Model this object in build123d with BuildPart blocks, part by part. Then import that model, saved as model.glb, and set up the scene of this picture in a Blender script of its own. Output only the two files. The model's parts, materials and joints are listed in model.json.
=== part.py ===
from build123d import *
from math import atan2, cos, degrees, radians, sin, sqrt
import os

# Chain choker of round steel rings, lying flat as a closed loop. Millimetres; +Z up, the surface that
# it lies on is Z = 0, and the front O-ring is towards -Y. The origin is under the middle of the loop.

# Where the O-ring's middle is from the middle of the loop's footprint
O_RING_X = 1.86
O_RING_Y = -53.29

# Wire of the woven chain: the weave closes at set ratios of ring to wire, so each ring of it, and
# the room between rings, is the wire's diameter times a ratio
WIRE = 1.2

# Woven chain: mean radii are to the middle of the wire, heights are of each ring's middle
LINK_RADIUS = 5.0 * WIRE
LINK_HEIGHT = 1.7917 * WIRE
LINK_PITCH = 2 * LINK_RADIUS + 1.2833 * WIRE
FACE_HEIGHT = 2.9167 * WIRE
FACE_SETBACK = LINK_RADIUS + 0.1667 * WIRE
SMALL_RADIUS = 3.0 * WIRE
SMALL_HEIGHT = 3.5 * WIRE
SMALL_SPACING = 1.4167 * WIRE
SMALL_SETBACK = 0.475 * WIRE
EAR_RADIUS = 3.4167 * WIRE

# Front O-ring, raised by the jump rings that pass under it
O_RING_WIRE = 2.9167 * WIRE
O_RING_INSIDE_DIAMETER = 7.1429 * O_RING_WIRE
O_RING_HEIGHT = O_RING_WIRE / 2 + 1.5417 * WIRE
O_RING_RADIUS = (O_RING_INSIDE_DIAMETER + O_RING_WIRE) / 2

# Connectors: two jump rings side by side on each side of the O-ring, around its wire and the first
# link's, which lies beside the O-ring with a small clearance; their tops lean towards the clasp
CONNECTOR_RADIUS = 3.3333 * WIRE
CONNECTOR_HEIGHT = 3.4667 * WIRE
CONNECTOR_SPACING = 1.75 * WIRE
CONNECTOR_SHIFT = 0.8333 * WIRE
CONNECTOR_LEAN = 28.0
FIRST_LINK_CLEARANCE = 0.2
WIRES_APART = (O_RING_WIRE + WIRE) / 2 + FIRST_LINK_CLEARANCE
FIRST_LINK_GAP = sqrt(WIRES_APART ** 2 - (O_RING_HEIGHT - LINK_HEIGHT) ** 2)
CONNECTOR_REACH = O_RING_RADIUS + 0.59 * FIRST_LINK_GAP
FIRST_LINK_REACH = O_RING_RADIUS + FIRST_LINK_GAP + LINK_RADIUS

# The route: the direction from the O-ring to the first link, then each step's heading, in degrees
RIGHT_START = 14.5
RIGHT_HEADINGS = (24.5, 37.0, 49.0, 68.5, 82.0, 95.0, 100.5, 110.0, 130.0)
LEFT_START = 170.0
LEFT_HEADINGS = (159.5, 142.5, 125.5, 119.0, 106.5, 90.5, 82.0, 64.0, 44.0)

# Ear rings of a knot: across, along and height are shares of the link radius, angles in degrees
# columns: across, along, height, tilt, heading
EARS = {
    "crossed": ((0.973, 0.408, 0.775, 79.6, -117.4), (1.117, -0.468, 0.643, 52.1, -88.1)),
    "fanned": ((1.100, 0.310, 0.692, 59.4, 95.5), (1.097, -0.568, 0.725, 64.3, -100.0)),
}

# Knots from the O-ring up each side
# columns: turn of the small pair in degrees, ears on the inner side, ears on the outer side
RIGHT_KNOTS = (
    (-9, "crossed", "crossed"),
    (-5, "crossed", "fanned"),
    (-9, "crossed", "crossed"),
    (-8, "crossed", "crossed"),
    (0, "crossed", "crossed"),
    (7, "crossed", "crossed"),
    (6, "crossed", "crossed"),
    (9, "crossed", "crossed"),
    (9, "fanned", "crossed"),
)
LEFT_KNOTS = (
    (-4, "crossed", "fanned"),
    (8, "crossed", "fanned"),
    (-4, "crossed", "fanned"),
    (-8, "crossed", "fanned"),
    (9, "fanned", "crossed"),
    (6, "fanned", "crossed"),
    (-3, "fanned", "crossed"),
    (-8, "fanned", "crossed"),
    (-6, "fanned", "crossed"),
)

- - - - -

Set task. Output the lines above verbatim and in full.

Finished exercise.
Model this object in build123d with BuildPart blocks, part by part. Then import that model, saved as model.glb, and set up the scene of this picture in a Blender script of its own. Output only the two files. The model's parts, materials and joints are listed in model.json.
=== part.py ===
from build123d import *
from math import atan2, cos, degrees, radians, sin, sqrt
import os

# Chain choker of round steel rings, lying flat as a closed loop. Millimetres; +Z up, the surface that
# it lies on is Z = 0, and the front O-ring is towards -Y. The origin is under the middle of the loop.

# Where the O-ring's middle is from the middle of the loop's footprint
O_RING_X = 1.86
O_RING_Y = -53.29

# Wire of the woven chain: the weave closes at set ratios of ring to wire, so each ring of it, and
# the room between rings, is the wire's diameter times a ratio
WIRE = 1.2

# Woven chain: mean radii are to the middle of the wire, heights are of each ring's middle
LINK_RADIUS = 5.0 * WIRE
LINK_HEIGHT = 1.7917 * WIRE
LINK_PITCH = 2 * LINK_RADIUS + 1.2833 * WIRE
FACE_HEIGHT = 2.9167 * WIRE
FACE_SETBACK = LINK_RADIUS + 0.1667 * WIRE
SMALL_RADIUS = 3.0 * WIRE
SMALL_HEIGHT = 3.5 * WIRE
SMALL_SPACING = 1.4167 * WIRE
SMALL_SETBACK = 0.475 * WIRE
EAR_RADIUS = 3.4167 * WIRE

# Front O-ring, raised by the jump rings that pass under it
O_RING_WIRE = 2.9167 * WIRE
O_RING_INSIDE_DIAMETER = 7.1429 * O_RING_WIRE
O_RING_HEIGHT = O_RING_WIRE / 2 + 1.5417 * WIRE
O_RING_RADIUS = (O_RING_INSIDE_DIAMETER + O_RING_WIRE) / 2

# Connectors: two jump rings side by side on each side of the O-ring, around its wire and the first
# link's, which lies beside the O-ring with a small clearance; their tops lean towards the clasp
CONNECTOR_RADIUS = 3.3333 * WIRE
CONNECTOR_HEIGHT = 3.4667 * WIRE
CONNECTOR_SPACING = 1.75 * WIRE
CONNECTOR_SHIFT = 0.8333 * WIRE
CONNECTOR_LEAN = 28.0
FIRST_LINK_CLEARANCE = 0.2
WIRES_APART = (O_RING_WIRE + WIRE) / 2 + FIRST_LINK_CLEARANCE
FIRST_LINK_GAP = sqrt(WIRES_APART ** 2 - (O_RING_HEIGHT - LINK_HEIGHT) ** 2)
CONNECTOR_REACH = O_RING_RADIUS + 0.59 * FIRST_LINK_GAP
FIRST_LINK_REACH = O_RING_RADIUS + FIRST_LINK_GAP + LINK_RADIUS

# The route: the direction from the O-ring to the first link, then each step's heading, in degrees
RIGHT_START = 14.5
RIGHT_HEADINGS = (24.5, 37.0, 49.0, 68.5, 82.0, 95.0, 100.5, 110.0, 130.0)
LEFT_START = 170.0
LEFT_HEADINGS = (159.5, 142.5, 125.5, 119.0, 106.5, 90.5, 82.0, 64.0, 44.0)

# Ear rings of a knot: across, along and height are shares of the link radius, angles in degrees
# columns: across, along, height, tilt, heading
EARS = {
    "crossed": ((0.973, 0.408, 0.775, 79.6, -117.4), (1.117, -0.468, 0.643, 52.1, -88.1)),
    "fanned": ((1.100, 0.310, 0.692, 59.4, 95.5), (1.097, -0.568, 0.725, 64.3, -100.0)),
}

# Knots from the O-ring up each side
# columns: turn of the small pair in degrees, ears on the inner side, ears on the outer side
RIGHT_KNOTS = (
    (-9, "crossed", "crossed"),
    (-5, "crossed", "fanned"),
    (-9, "crossed", "crossed"),
    (-8, "crossed", "crossed"),
    (0, "crossed", "crossed"),
    (7, "crossed", "crossed"),
    (6, "crossed", "crossed"),
    (9, "crossed", "crossed"),
    (9, "fanned", "crossed"),
)
LEFT_KNOTS = (
    (-4, "crossed", "fanned"),
    (8, "crossed", "fanned"),
    (-4, "crossed", "fanned"),
    (-8, "crossed", "fanned"),
    (9, "fanned", "crossed"),
    (6, "fanned", "crossed"),
    (-3, "fanned", "crossed"),
    (-8, "fanned", "crossed"),
    (-6, "fanned", "crossed"),
)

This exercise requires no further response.